■ **Set exercise**
Quote exactly and only this range of lines in the data below: the line that holds "for (const row" to the line that holds "# petal of each", both included.

Start of Available records

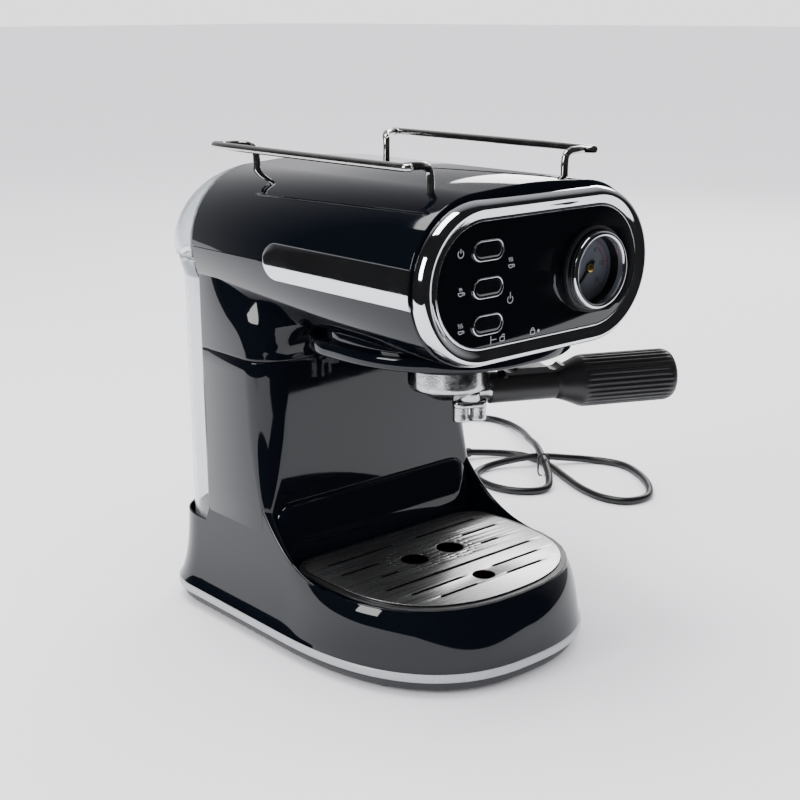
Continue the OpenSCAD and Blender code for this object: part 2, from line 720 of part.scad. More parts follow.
module portafilter_body() color([0.78, 0.79, 0.8]) along_handle() difference() {
    union() {
        translate([0, 0, bowl_bottom]) cylinder(r = bowl_r, h = bowl_top - bowl_bottom, $fn = 96);
        translate([0, 0, 180]) cylinder(r1 = 14, r2 = 26.5, h = bowl_bottom - 180, $fn = 96);
        translate([0, 0, 206]) cylinder(r = 28.8, h = bowl_top - 206, $fn = 96);
        intersection() {
            translate([0, 0, 208.6]) cylinder(r = 32, h = bowl_top - 208.6, $fn = 96);
            for (a = [40, 220]) rotate(a) translate([20, -8, 200]) cube([14, 16, 20]);
        }
        handle_run(16, 29.6, 7.4);
        handle_run(29.6, 60, 4);
        translate([spout_at, 0, 176]) cylinder(r = 7, h = 8);
    }
    translate([0, 0, 189.6]) cylinder(r = 25.4, h = 40);
    translate([0, 0, 179]) cylinder(r = 3, h = 20);
    translate([0, 0, handle_z]) rotate([0, 90, 0]) cylinder(r = 3, h = spout_at);
    translate([spout_at, 0, 170]) cylinder(r = 3, h = 14);
}

module spout_block() color([0.78, 0.79, 0.8]) along_handle() translate([spout_at, 0, 0]) difference() {
    union() {
        translate([0, 0, 171]) linear_extrude(5) stadium(24.4, 12);
        for (s = [-1, 1]) translate([s * 6.3, 0, spout_bottom]) cylinder(r = 5.6, h = 10);
    }
    for (s = [-1, 1]) translate([s * 6.3, 0, spout_bottom - 1]) cylinder(r = 4, h = 11);
    translate([0, 0, 172.6]) linear_extrude(1.8) stadium(18, 6);
    for (s = [-1, 1]) translate([s * 6.3, 0, 170]) cylinder(r = 2.6, h = 4);
    translate([0, 0, 173]) cylinder(r = 3, h = 4);
}

module filter_basket() color([0.8, 0.81, 0.82]) along_handle() difference() {
    union() {
        translate([0, 0, 191]) cylinder(r = 25.1, h = bowl_top - 191, $fn = 96);
        translate([0, 0, bowl_top]) cylinder(r = 28.4, h = 1.2, $fn = 96);
    }
    translate([0, 0, 192]) cylinder(r = 24.3, h = 30);
    for (ring = [[6, 8], [12, 14], [18, 20]]) for (i = [0:ring[1] - 1])
        rotate(i * 360 / ring[1]) translate([ring[0], 0, 190]) cylinder(r = 0.6, h = 3, $fn = 16);
}

module handle_neck() color([0.04, 0.04, 0.04]) along_handle() difference() {
    union() {
        handle_run(29.8, grip_start - 6, neck_r);
        translate([grip_start - 6, 0, handle_z]) rotate([0, 90, 0]) cylinder(r1 = neck_r, r2 = 15, h = 5.8);
        handle_run(grip_start - 6, grip_start + 20, 8);
    }
    handle_run(29, 60.2, 4.03);
    translate([35.5, -6.4, handle_z + 6.6]) cube([48.8, 12.8, 10]);
    translate([40, -8, handle_z + 8.4]) rotate([-90, 0, 0]) cylinder(r = 1.55, h = 16);
}

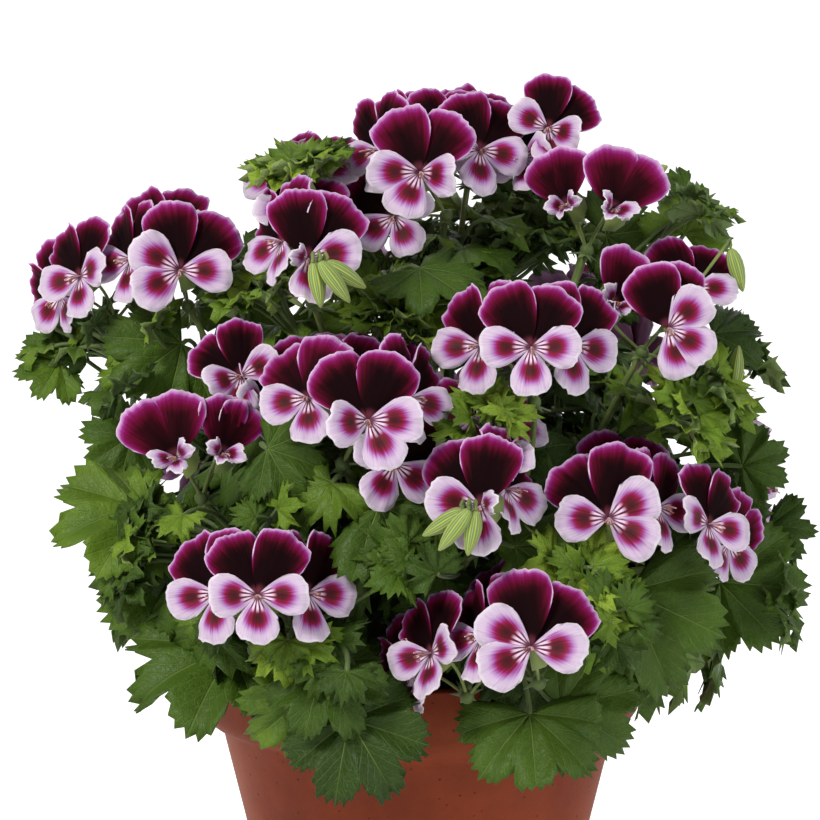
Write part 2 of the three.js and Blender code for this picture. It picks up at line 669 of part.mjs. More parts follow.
// A leaf in one closed body: a lobed blade, pleated along its veins, on a petiole that bends to
// its shoot. grow fattens it, to test that it stands clear.
function leafSolid({ junction, tip, normal, foot, outline }, grow = 0) {
  const shell = new Shell();
  const length = junction.distanceTo(tip);
  const d = tip.clone().sub(junction).normalize();
  const w = d.clone().cross(normal).normalize();
  const n = w.clone().cross(d);
  const thick = LEAF.thick + 2 * grow;
  const half = OUTLINES[outline];
  const left = half.filter(([angle]) => angle > 0).map(([angle, share]) => [-angle, share]).reverse();
  const places = [...half, ...left].map(([angle, share], i, all) => {
    const notch = i > 0 && i < all.length - 1 && share < 0.8;
    const lift = (notch ? LEAF.ruffle : -LEAF.ruffle * 0.4) - LEAF.droop * share * share;
    return junction.clone()
      .addScaledVector(d, Math.cos(rad(angle)) * share * length)
      .addScaledVector(w, Math.sin(rad(angle)) * share * length)
      .addScaledVector(n, lift * length + grow);
  });
  const side = LEAF.petiole * 0.75;
  const roots = [side, -side]
    .map((shift) => junction.clone().addScaledVector(w, shift).addScaledVector(n, grow));
  const lower = (point) => point.clone().addScaledVector(n, -thick);
  const [right, rightBack, leftRoot, leftBack] = [roots[0], lower(roots[0]), roots[1], lower(roots[1])]
    .map((point) => shell.add(point));
  const front = places.map((point) => shell.add(point));
  const back = places.map((point) => shell.add(lower(point)));
  const last = front.length - 1;
  const middle = Math.ceil(last / 2);
  const both = (a, b, c, a2, b2, c2) => {
    shell.face(a, b, c);
    shell.face(a2, c2, b2);
  };
  for (let i = 0; i < last; i += 1) {
    const [hub, hubBack] = i < middle ? [right, rightBack] : [leftRoot, leftBack];
    both(hub, front[i], front[i + 1], hubBack, back[i], back[i + 1]);
    shell.face(front[i + 1], front[i], back[i]);
    shell.face(front[i + 1], back[i], back[i + 1]);
  }
  both(right, front[middle], leftRoot, rightBack, back[middle], leftBack);
  shell.face(front[0], right, rightBack);
  shell.face(front[0], rightBack, back[0]);
  shell.face(leftRoot, front[last], back[last]);
  shell.face(leftRoot, back[last], leftBack);
  const reach = junction.distanceTo(foot);
  const centre = junction.clone().addScaledVector(n, -LEAF.thick / 2);
  const bend = centre.clone().addScaledVector(d, -0.28 * reach).addScaledVector(n, -0.08 * reach)
    .addScaledVector(UP, 0.14 * reach);
  const radius = LEAF.petiole + grow;
  stalk(shell, [right, leftRoot, leftBack, rightBack], [45, 135, 225, 315], centre, bend, foot, w, n,
    [[0.45, radius], [1, radius]]);
  return shell.solid();
}

// The places where a petiole could grow, the nearest first: one on each shoot, on the shoot's
// own part and rather below the leaf than above it.
function nearShoots(junction) {
  const feet = shoots.map((shoot) => {
    let best = { cost: Infinity };
    for (const [way, from, to] of shoot.ways) {
      for (let i = 0; i <= 12; i += 1) {
        const foot = way.getPoint(from + ((to - 0.03 - from) * i) / 12);
        const cost = junction.distanceTo(foot) + 0.8 * Math.max(0, foot.z + 6 - junction.z);
        if (cost < best.cost) best = { cost, shoot, foot };
      }
    }
    return best;
  });
  return feet.sort((a, b) => a.cost - b.cost).slice(0, LEAF.choices);
}

function shownLeaf([junctionPx, y, tipPx, tipY, roll, outline]) {
  const junction = spot(junctionPx, y);
  const tip = spot(tipPx, tipY);
  const d = tip.clone().sub(junction).normalize();
  const seen = VIEW.eye.clone().sub(junction).normalize().addScaledVector(UP, 0.35);
  const normal = seen.addScaledVector(d, -seen.dot(d)).normalize().applyAxisAngle(d, rad(roll));
  return { junction, tip, normal, outline };
}

// Leaf i of the spiral over the crown: it lies along the dome, its tip outwards and down.
function crownLeaf(i) {
  const { count, from, to, largest, smallest, share } = CROWN_LEAVES;
  const low = Math.sin(rad(from));
  const sine = low + ((Math.sin(rad(to)) - low) * (i + 0.5)) / count;
  const cosine = Math.sqrt(1 - sine * sine);
  const compass = rad(GOLDEN_ANGLE * i);
  const aim = vec(cosine * Math.cos(compass), cosine * Math.sin(compass), sine);
  const depth = share - 0.16 * ((i * 7) % 5) / 4;
  const junction = CROWN.middle.clone().add(aim.clone().multiply(CROWN.half).multiplyScalar(depth));
  const normal = aim.clone().addScaledVector(UP, 0.35).normalize();
  const down = UP.clone().multiplyScalar(-1).addScaledVector(aim, 0.4);
  const d = down.addScaledVector(normal, -down.dot(normal)).normalize();
  d.applyAxisAngle(normal, rad(((i * 5) % 7 - 3) * 22));
  const length = largest + (smallest - largest) * Math.max(0, sine);
  const tip = junction.clone().addScaledVector(d, length);
  return { junction, tip, normal, outline: 'small' };
}

function bent(leaf, [turn, shift]) {
  const d = leaf.tip.clone().sub(leaf.junction).applyAxisAngle(leaf.normal, rad(turn));
  const junction = leaf.junction.clone().addScaledVector(leaf.normal, shift);
  return { ...leaf, junction, tip: junction.clone().add(d) };
}

const group = new THREE.Group();

function piece(name, solid, colour, roughness) {
  const { vertProperties, triVerts } = solid.getMesh();
  const geometry = new THREE.BufferGeometry();
  geometry.setAttribute('position', new THREE.BufferAttribute(vertProperties, 3));
  geometry.setIndex(new THREE.BufferAttribute(triVerts, 1));
  geometry.computeVertexNormals();
  const material = new THREE.MeshStandardMaterial({ color: colour, roughness, metalness: 0 });
  const mesh = new THREE.Mesh(geometry, material);
  mesh.name = name;
  group.add(mesh);
}

const pot = potSolid();
const soil = soilSolid();
const headSolids = new Map([...heads].map(([name, head]) => [name, headSolid(head)]));

// Leaves are set one by one, each bent until it stands clear of all that is there already.
const standing = [pot, soil, ...headSolids.values()].map((solid) => ({ solid, owner: null }));
for (const shoot of shoots) standing.push({ solid: shoot.canes, owner: shoot });

function boxesMeet(a, b) {
  return a.min.every((low, k) => low <= b.max[k] && b.min[k] <= a.max[k]);
}

function isClear(leaf, mayCross) {
  const fat = leafSolid(leaf, LEAF.gap);
  const box = fat.boundingBox();
  return standing.every((other) => mayCross(other)
    || !boxesMeet(box, other.solid.boundingBox())
    || fat.intersect(other.solid).volume() < 1e-3);
}

// A leaf stands clear of all leaves. Only one that may fuse grows through leaves of its own shoot
// if it has to.
function setLeaf(leaf, mayFuse) {
  for (const fused of mayFuse ? [false, true] : [false]) {
    for (const bend of BENDS) {
      const placed = bent(leaf, bend);
      for (const { shoot, foot } of nearShoots(placed.junction)) {
        placed.foot = foot;
        if (isClear(placed, ({ owner, leaf: blade }) => owner === shoot && (fused || !blade))) {
          const solid = leafSolid(placed);
          shoot.leaves.push(solid);
          standing.push({ solid, owner: shoot, leaf: true });
          return true;
        }
      }
    }
  }
  return false;
}

for (const row of SHOWN_LEAVES) setLeaf(shownLeaf(row), true);
for (let i = 0; i < CROWN_LEAVES.count; i += 1) setLeaf(crownLeaf(i), false);

piece('pot', pot, 0x9c4a32, 0.85);
piece('soil', soil, 0x2b211a, 1);
for (const shoot of shoots) {
  piece('shoot_' + shoot.name, wasm.Manifold.union([shoot.canes, ...shoot.leaves]), 0x47682b, 0.6);
}
for (const [name, solid] of headSolids) piece('head_' + name, solid, 0x8a2c62, 0.55);

export default group;
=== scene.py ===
# %% [markdown]
# # A potted angel pelargonium
#
# A bushy plant in a clay pot. Its blooms have two velvety dark petals above and three pale ones
# below, and its leaves are fans with sharp teeth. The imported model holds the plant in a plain
# faceted form, with each leaf and bloom in its real place. This script sets fine pieces in the
# same places: it works out each place again from the same few numbers, shapes one leaf and one
# petal of each kind with care, and copies them.

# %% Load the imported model
import json
import math

import bpy
from mathutils import Matrix, Vector
from mathutils.bvhtree import BVHTree
from mathutils.kdtree import KDTree

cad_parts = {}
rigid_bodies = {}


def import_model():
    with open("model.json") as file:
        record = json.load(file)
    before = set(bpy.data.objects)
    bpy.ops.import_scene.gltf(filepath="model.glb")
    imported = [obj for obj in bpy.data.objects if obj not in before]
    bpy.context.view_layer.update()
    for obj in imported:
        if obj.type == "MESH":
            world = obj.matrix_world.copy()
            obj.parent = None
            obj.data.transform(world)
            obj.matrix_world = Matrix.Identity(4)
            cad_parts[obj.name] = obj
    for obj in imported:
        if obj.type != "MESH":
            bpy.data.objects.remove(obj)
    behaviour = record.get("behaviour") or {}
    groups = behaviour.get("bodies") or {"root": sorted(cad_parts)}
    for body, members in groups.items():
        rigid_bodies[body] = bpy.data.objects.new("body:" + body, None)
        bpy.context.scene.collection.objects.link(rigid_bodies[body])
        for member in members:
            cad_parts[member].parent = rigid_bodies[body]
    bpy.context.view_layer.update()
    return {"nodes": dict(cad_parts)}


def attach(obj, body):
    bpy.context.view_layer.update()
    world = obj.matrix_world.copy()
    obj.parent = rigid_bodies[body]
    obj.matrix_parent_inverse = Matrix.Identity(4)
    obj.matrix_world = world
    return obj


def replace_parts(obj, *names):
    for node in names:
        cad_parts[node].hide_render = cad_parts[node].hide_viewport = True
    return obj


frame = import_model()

MM = 0.001
UP = Vector((0, 0, 1))
print("the packed model has", len(frame["nodes"]), "pieces")

# %% [markdown]
# ## The view
#
# The photograph was taken from a little above the plant, from about a metre away with a long
# lens. Its eye, its pitch and its scale are known, so each pixel of it stands for a ray, and a
# thing that shows at a pixel lies on that ray, at a depth that is chosen so that the plant is
# round. Lengths are in millimetres until a mesh is made.

# %% The ray of a pixel
EYE = Vector((-2.9, -1045.6, 345.2))
PITCH = math.radians(7.1)
PICTURE = 820
FOCAL = 3012
AHEAD = Vector((0, math.cos(PITCH), -math.sin(PITCH)))
SKYWARD = Vector((0, math.sin(PITCH), math.cos(PITCH)))


def spot(px, py, y):
    """The place that shows at a pixel of the photograph, at depth y."""
    middle = PICTURE / 2
    ray = AHEAD + Vector((1, 0, 0)) * ((px - middle) / FOCAL) + SKYWARD * ((middle - py) / FOCAL)
    return EYE + ray * ((y - EYE.y) / ray.y)


print("the middle of the picture looks at", spot(410, 410, 0))

# %% [markdown]
# ## The heads of blooms
#
# A head is a group of blooms whose stalks meet in one knot, the umbel. Each bloom is described by
# the pixel of its throat, its depth, the way it faces (yaw, pitch and roll), its size and its
# form. A form says how the five petals stand: the clock angle of each and how far it leans out.
# The lower half of the photograph shows the upper heads again, turned left to right.

# %% How the petals of each form stand
# The clock angles of the five petals, upper two first, and the degrees that each leans out.
FORMS = {
    "open": ((-30, 30, 90, 180, 270), (-6, -6, 20, 22, 20)),
    "swept": ((-13, 45, 92, 237, 300), (-4, -10, 22, 24, 20)),
    "tucked": ((-12, 38, 80, 180, 285), (-4, -8, 18, 40, 66)),
    "raised": ((-24, 36, 100, 207, 270), (-6, -4, 52, 24, 20)),
    "leant": ((0, 58, 110, 178, 295), (-4, -8, 40, 30, 20)),
    "furled": ((-24, 24, 84, 180, 276), (12, 18, 62, 66, 62)),
    "folded": ((-15, 15, 80, 180, 280), (8, 14, 64, 68, 64)),
    "fan": ((-24, 12, 47, 122, 163), (10, 0, 20, 22, 16)),
}
print("forms of bloom:", ", ".join(FORMS))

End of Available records

■ **Complete answer**
for (const row of SHOWN_LEAVES) setLeaf(shownLeaf(row), true);
for (let i = 0; i < CROWN_LEAVES.count; i += 1) setLeaf(crownLeaf(i), false);

piece('pot', pot, 0x9c4a32, 0.85);
piece('soil', soil, 0x2b211a, 1);
for (const shoot of shoots) {
  piece('shoot_' + shoot.name, wasm.Manifold.union([shoot.canes, ...shoot.leaves]), 0x47682b, 0.6);
}
for (const [name, solid] of headSolids) piece('head_' + name, solid, 0x8a2c62, 0.55);

export default group;
=== scene.py ===
# %% [markdown]
# # A potted angel pelargonium
#
# A bushy plant in a clay pot. Its blooms have two velvety dark petals above and three pale ones
# below, and its leaves are fans with sharp teeth. The imported model holds the plant in a plain
# faceted form, with each leaf and bloom in its real place. This script sets fine pieces in the
# same places: it works out each place again from the same few numbers, shapes one leaf and one
# petal of each kind with care, and copies them.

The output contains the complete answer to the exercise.